Task goal
Give back the lines exactly, from the first one to the line with "const SIDE_BULGE = 0.45;", both ends included.

-.-.-

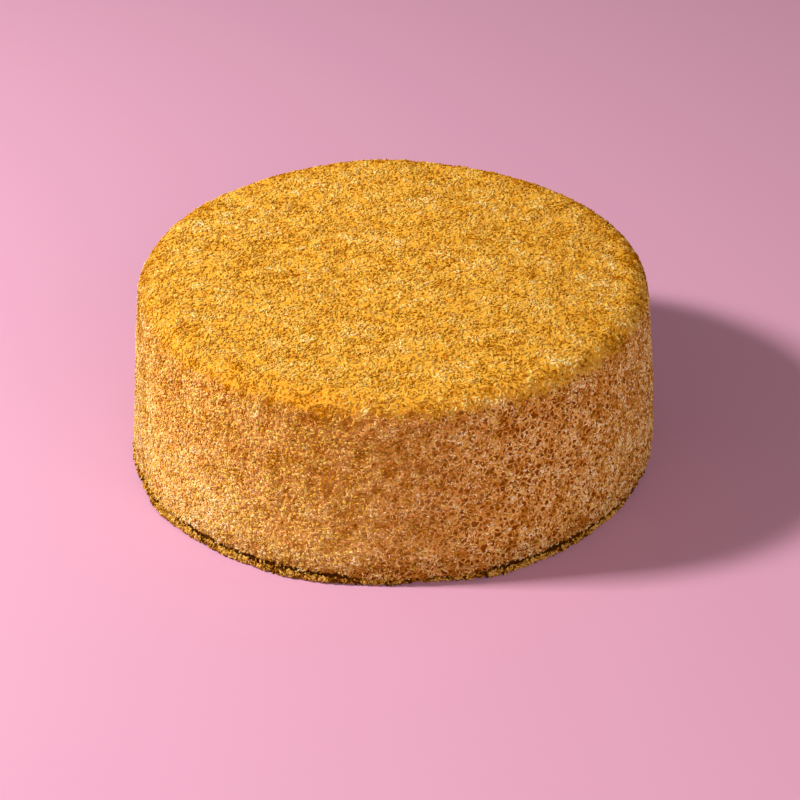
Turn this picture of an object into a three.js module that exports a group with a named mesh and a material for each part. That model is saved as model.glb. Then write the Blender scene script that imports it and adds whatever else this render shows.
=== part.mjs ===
// Honey cake, whole and uncut, standing on its flat base.
//
// One solid: a low drum with a leaning side, a round shoulder and a flat top,
// with the thin ledge of loose crumbs that gathers round its foot.
// Millimetres, +Z up. The origin is the centre of the base, and the side that
// faces -Y is the front. An azimuth runs anticlockwise from +X, seen from above.

import * as THREE from 'three';
import { mergeVertices } from 'three/addons/utils/BufferGeometryUtils.js';

// ---- driving dimensions -------------------------------------------------

const BASE_RADIUS = 100;       // the side carried straight down to the base
const TOP_RADIUS = 94.9;       // the side where the shoulder begins
const HEIGHT = 72;
const SHOULDER_RADIUS = 8;
const SIDE_BULGE = 0.45;       // how far the middle of the side swells past a straight lean

const LEDGE_HEIGHT = 2;        // crumbs heaped against the foot
const LEDGE_DEPTH = 0.4;       // how far they reach past the side, before the swells below
const LEDGE_ROUND = 0.6;       // how far the ledge's round edge falls back, above and below
const CREASE_HEIGHT = 1.4;     // from the top of the ledge up to where the side is full again
const CREASE_DEPTH = 1.3;      // how far the side is undercut just above the ledge

const SEGMENTS = 96;           // facets round the cake
const LEDGE_ROWS = 4;
const SIDE_ROWS = 14;
const SHOULDER_ROWS = 8;
const TOP_ROWS = 7;

// ---- how uneven the cake is ---------------------------------------------

const TOP_LEAN = 0.35;         // the whole top sits this far over towards one side
const TOP_LEAN_AZIMUTH = 43;   // degrees
const STEADY_RADIUS = 66;      // inside this the side's waves don't move the top or the base

// Slow waves left by the spreading knife: how many round the cake, how high, and where.
const SIDE_WAVES = [
  { count: 3, height: 0.32, azimuth: 20, twist: 0.5 },
  { count: 5, height: 0.22, azimuth: 71, twist: -0.8 },
  { count: 9, height: 0.13, azimuth: 12, twist: 1.7 },
];
const TOP_WAVES = [
  { length: 96, height: 0.3, azimuth: 25 },
  { length: 61, height: 0.18, azimuth: 118 },
  { length: 43, height: 0.12, azimuth: 205 },
];

// Where the crumb ledge lies wider (plus) or thinner (minus) than usual.
const LEDGE_SWELLS = [
  { azimuth: 40, width: 22, reach: 0.5 },
  { azimuth: 118, width: 16, reach: 0.8 },
  { azimuth: 165, width: 14, reach: -0.4 },
  { azimuth: 217, width: 9, reach: 1.4 },
  { azimuth: 243, width: 8, reach: 1.2 },
  { azimuth: 277, width: 8, reach: -2.0 },
  { azimuth: 293, width: 4, reach: 0.8 },
  { azimuth: 341, width: 16, reach: -1.5 },
];
const LEDGE_RIPPLES = [
  { count: 31, height: 0.18 },
  { count: 19, height: 0.22 },
];

// ---- profile ------------------------------------------------------------

const rad = THREE.MathUtils.degToRad;

const SIDE_TOP = HEIGHT - SHOULDER_RADIUS;
const LEDGE_TOP_ANGLE = rad(60);
const CREASE_FLOOR = LEDGE_HEIGHT + CREASE_HEIGHT / 4;
const CREASE_TOP = LEDGE_HEIGHT + CREASE_HEIGHT;

/** Radius of the side at a height, without ledge or crease. */
function sideRadius(z) {
  const t = z / SIDE_TOP;
  return THREE.MathUtils.lerp(BASE_RADIUS, TOP_RADIUS, t) + SIDE_BULGE * 4 * t * (1 - t);
}

/** The angle that the side leans inwards where it meets the shoulder. */
function leanAtShoulder() {
  return Math.atan((BASE_RADIUS - TOP_RADIUS + 4 * SIDE_BULGE) / SIDE_TOP);
}

/** The foot: flat base, rounded crumb ledge, and the crease above it. */
function footPoints() {
  const points = [new THREE.Vector2(0, 0)];
  for (let row = 0; row <= LEDGE_ROWS; row++) {
    const angle = THREE.MathUtils.lerp(-Math.PI / 2, LEDGE_TOP_ANGLE, row / LEDGE_ROWS);
    const inset = LEDGE_ROUND * (1 - Math.cos(angle));
    const z = LEDGE_HEIGHT / 2 * (1 + Math.sin(angle));
    points.push(new THREE.Vector2(BASE_RADIUS + LEDGE_DEPTH - inset, z));
  }
  points.push(new THREE.Vector2(BASE_RADIUS - CREASE_DEPTH, CREASE_FLOOR));
  return points;
}

/** The side, from the top of the crease to the start of the shoulder. */
function sidePoints() {
  const points = [];
  for (let row = 0; row < SIDE_ROWS; row++) {
    const z = THREE.MathUtils.lerp(CREASE_TOP, SIDE_TOP, row / SIDE_ROWS);
    points.push(new THREE.Vector2(sideRadius(z), z));
  }
  return points;
}

/** The quarter round between the side and the top. */
function shoulderPoints() {
  const start = leanAtShoulder();
  const centre = new THREE.Vector2(TOP_RADIUS - SHOULDER_RADIUS * Math.cos(start),
    HEIGHT - SHOULDER_RADIUS);
  const points = [];
  for (let row = 0; row <= SHOULDER_ROWS; row++) {
    const angle = THREE.MathUtils.lerp(start, Math.PI / 2, row / SHOULDER_ROWS);
    points.push(new THREE.Vector2(Math.cos(angle), Math.sin(angle))
      .multiplyScalar(SHOULDER_RADIUS).add(centre));
  }
  return points;
}

/** The flat top, from the shoulder in to the axis. */
function topPoints() {
  const rim = shoulderPoints().at(-1).x;
  const points = [];
  for (let row = 1; row <= TOP_ROWS; row++) {
    points.push(new THREE.Vector2(rim * (1 - row / TOP_ROWS), HEIGHT));
  }
  return points;
}

// ---- unevenness ---------------------------------------------------------

/** How far the ledge reaches past its usual depth at an azimuth in radians. */
function ledgeReach(azimuth) {
  let reach = 0;
  for (const swell of LEDGE_SWELLS) {
    const spread = rad(swell.width) ** 2;
    reach += swell.reach * Math.exp((Math.cos(azimuth - rad(swell.azimuth)) - 1) / spread);
  }
  for (const ripple of LEDGE_RIPPLES) reach += ripple.height * Math.sin(ripple.count * azimuth);
  return reach;
}

/** How far the side stands out at an azimuth and a share of the height, 0 to 1. */
function sideSwell(azimuth, share) {
  let swell = 0;
  for (const wave of SIDE_WAVES) {
    const phase = wave.count * (azimuth - rad(wave.azimuth)) + wave.twist * Math.PI * share;
    swell += wave.height * Math.cos(phase);
  }
  return swell;
}

/** How far the top stands up at a place on it. */
function topSwell(x, y) {
  let swell = 0;
  for (const wave of TOP_WAVES) {
    const along = x * Math.cos(rad(wave.azimuth)) + y * Math.sin(rad(wave.azimuth));
    swell += wave.height * Math.sin(2 * Math.PI * along / wave.length);
  }
  return swell;
}

/** Moves one point of the true round drum to where the uneven cake has it. */
function makeUneven(point) {
  const radius = Math.hypot(point.x, point.y);
  const azimuth = Math.atan2(point.y, point.x);
  const share = point.z / HEIGHT;
  const onLedge = 1 - THREE.MathUtils.smoothstep(point.z, LEDGE_HEIGHT, CREASE_TOP);
  const nearRim = THREE.MathUtils.smoothstep(radius, STEADY_RADIUS, TOP_RADIUS);
  const onTop = THREE.MathUtils.smoothstep(point.z, SIDE_TOP, HEIGHT);

  const out = nearRim * (sideSwell(azimuth, share) + onLedge * ledgeReach(azimuth));
  const lean = TOP_LEAN * share;
  point.x += out * Math.cos(azimuth) + lean * Math.cos(rad(TOP_LEAN_AZIMUTH));
  point.y += out * Math.sin(azimuth) + lean * Math.sin(rad(TOP_LEAN_AZIMUTH));
  point.z += onTop * topSwell(point.x, point.y);
}

/** The whole cake's surface, with its base centred on the origin. */
function cakeGeometry() {
  const profile = [...footPoints(), ...sidePoints(), ...shoulderPoints(), ...topPoints()];
  const drum = new THREE.LatheGeometry(profile, SEGMENTS).rotateX(Math.PI / 2);
  drum.deleteAttribute('normal');
  drum.deleteAttribute('uv');
  const geometry = mergeVertices(drum);

  const position = geometry.getAttribute('position');
  const point = new THREE.Vector3();
  for (let i = 0; i < position.count; i++) {
    point.fromBufferAttribute(position, i);
    makeUneven(point);
    position.setXYZ(i, point.x, point.y, point.z);
  }
  geometry.computeBoundingBox();
  const centre = geometry.boundingBox.getCenter(new THREE.Vector3());
  geometry.translate(-centre.x, -centre.y, 0);
  geometry.computeVertexNormals();
  return geometry;
}

// ---- the part -----------------------------------------------------------

const crumbCoat = new THREE.MeshStandardMaterial({
  color: new THREE.Color(0.78, 0.52, 0.2),
  roughness: 0.95,
  metalness: 0,
});

const cake = new THREE.Mesh(cakeGeometry(), crumbCoat);
cake.name = 'cake';

const group = new THREE.Group();
group.add(cake);

export default group;
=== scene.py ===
"""A whole honey cake: a round sponge drum under a coat of fine golden crumbs.

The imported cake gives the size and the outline. Its surface is rebuilt as a finer sponge body
with pores, and the crumbs that stick to it are laid on it one by one, each as real geometry.
Everything is in metres, +Z up, with the centre of the cake's base at the origin. The side
that faces -Y is the front.
"""

import logging
import math
from dataclasses import dataclass, field, fields
from enum import Enum, IntEnum

import bmesh
import bpy
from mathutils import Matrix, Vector


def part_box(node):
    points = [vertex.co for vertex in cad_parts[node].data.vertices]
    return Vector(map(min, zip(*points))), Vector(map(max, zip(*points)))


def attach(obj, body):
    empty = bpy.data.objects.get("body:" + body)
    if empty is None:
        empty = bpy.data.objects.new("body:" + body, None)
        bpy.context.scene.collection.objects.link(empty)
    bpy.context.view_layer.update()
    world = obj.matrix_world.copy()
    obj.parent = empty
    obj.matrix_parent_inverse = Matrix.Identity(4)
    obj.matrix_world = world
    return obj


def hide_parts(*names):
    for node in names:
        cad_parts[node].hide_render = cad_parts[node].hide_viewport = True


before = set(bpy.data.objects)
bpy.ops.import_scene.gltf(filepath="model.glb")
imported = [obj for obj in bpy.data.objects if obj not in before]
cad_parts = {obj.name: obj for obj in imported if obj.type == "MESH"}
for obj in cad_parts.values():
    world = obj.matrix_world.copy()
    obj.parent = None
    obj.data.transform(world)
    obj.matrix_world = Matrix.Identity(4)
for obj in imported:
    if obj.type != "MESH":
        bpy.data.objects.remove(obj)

NODE = "cake"
BODY = "root"
MM = 0.001
TONE = "crumb_tone"
PORE_SIZE = 2.1 * MM

Colour = tuple[float, float, float, float]
Socket = bpy.types.NodeSocket

log = logging.getLogger("honey_cake")


def paint(red: int, green: int, blue: int) -> Colour:
    """A colour as it is read off a screen, 0 to 255, turned into the light that a shader uses.

    Args:
        red: The red part.
        green: The green part.
        blue: The blue part.

    Returns:
        The colour as linear red, green and blue with an alpha of 1.
    """
    shares = [part / 255 for part in (red, green, blue)]
    light = [s / 12.92 if s <= 0.04045 else ((s + 0.055) / 1.055) ** 2.4 for s in shares]
    return (light[0], light[1], light[2], 1.0)


# ---- a bench for making node trees ----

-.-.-

Result of this task
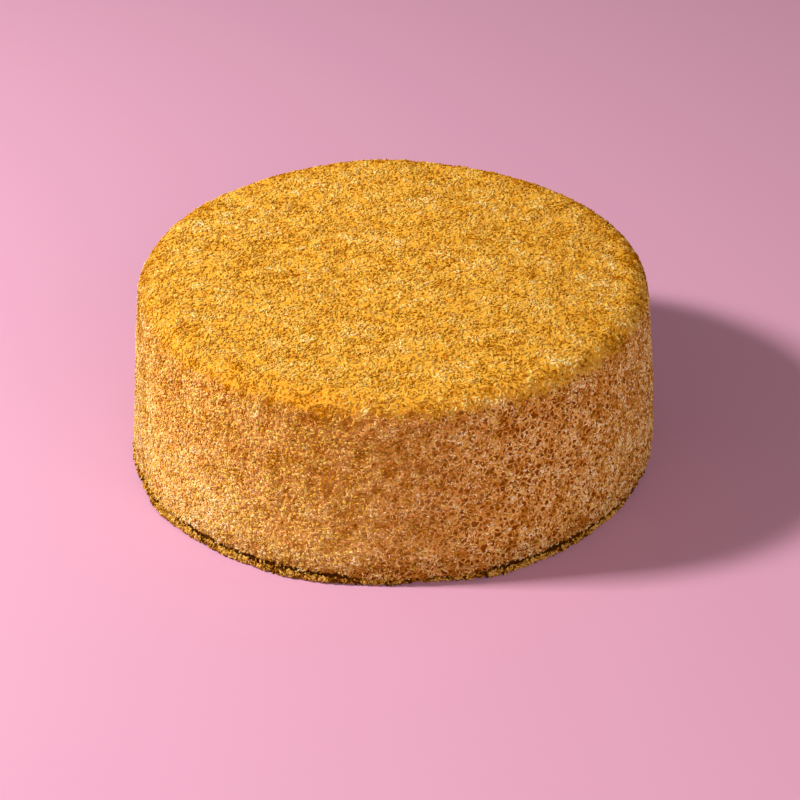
Turn this picture of an object into a three.js module that exports a group with a named mesh and a material for each part. That model is saved as model.glb. Then write the Blender scene script that imports it and adds whatever else this render shows.
=== part.mjs ===
// Honey cake, whole and uncut, standing on its flat base.
//
// One solid: a low drum with a leaning side, a round shoulder and a flat top,
// with the thin ledge of loose crumbs that gathers round its foot.
// Millimetres, +Z up. The origin is the centre of the base, and the side that
// faces -Y is the front. An azimuth runs anticlockwise from +X, seen from above.

import * as THREE from 'three';
import { mergeVertices } from 'three/addons/utils/BufferGeometryUtils.js';

// ---- driving dimensions -------------------------------------------------

const BASE_RADIUS = 100;       // the side carried straight down to the base
const TOP_RADIUS = 94.9;       // the side where the shoulder begins
const HEIGHT = 72;
const SHOULDER_RADIUS = 8;
const SIDE_BULGE = 0.45;       // how far the middle of the side swells past a straight lean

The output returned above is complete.